LOS ANGELES (Reuters) - “American Idol” runner-up Adam Lambert’s performance with rock band Queen on the finale of the TV singing contest this week has the British band thinking about a new front man.
“Amongst all that furor, there wasn’t really a quiet moment to talk,” Queen guitarist Brian May told Rolling Stone in an interview released on Friday.
“But and I are definitely hoping to have a meaningful conversation with at some point. It’s not like we, as Queen, would rush into coalescing with another singer just like that. It isn’t that easy. But I’d certainly like to work with Adam. That is one amazing instrument he has there,” May told the magazine in an e-mail exchange.
Speaking separately, Lambert also reached out to May.
“Queen is one of my all-time favorite bands, I would love to work with him,” he said in a conference call with reporters on Friday.
Queen, one of the biggest rock bands of the 1970s and ‘80s, has not had a permanent frontman since the death of Freddie Mercury in 1991.
The English band recently ended a four-year partnership with Paul Rodgers, the former lead singer in the bands Free and Bad Company.
Lambert, 27, dubbed “Glambert” by fans, lost out in the “American Idol” final to Kris Allen. But his vocal skills and flair for the dramatic made him a good fit for performances with both Queen and glam rockers KISS in the show’s finale on Wednesday.
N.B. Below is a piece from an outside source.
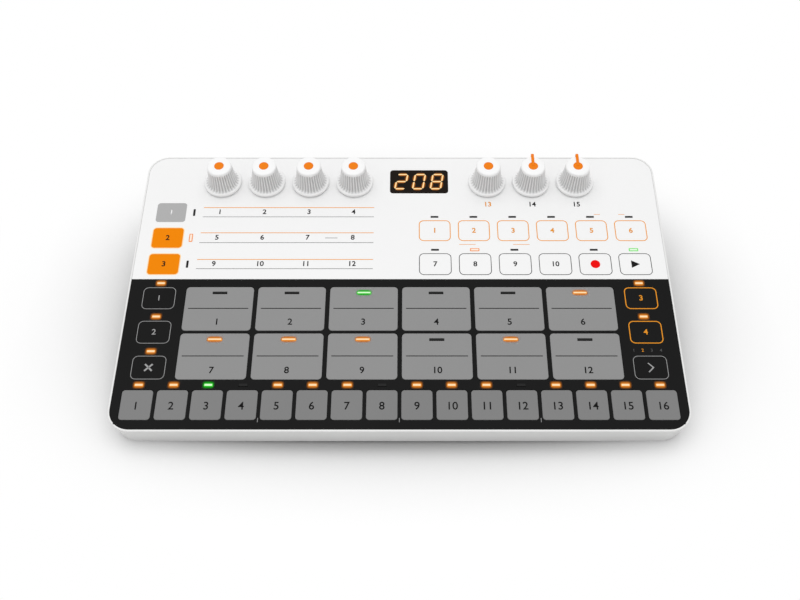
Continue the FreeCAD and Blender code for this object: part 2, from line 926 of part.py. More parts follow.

KISS bassist and vocalist Gene Simmons was less effusive about musical theater actor Lambert in the wake of the “Idol” final.
“Respectfully, I don’t think Adam is a rock singer,” Simmons wrote in a question-and-answer post on his website.
“He sounds much more convincing singing ballads, and Broadway shows,” Simmons said. “His voice doesn’t seem to have a ‘rock quality.’ But, I’m sure he’s going to do just fine.”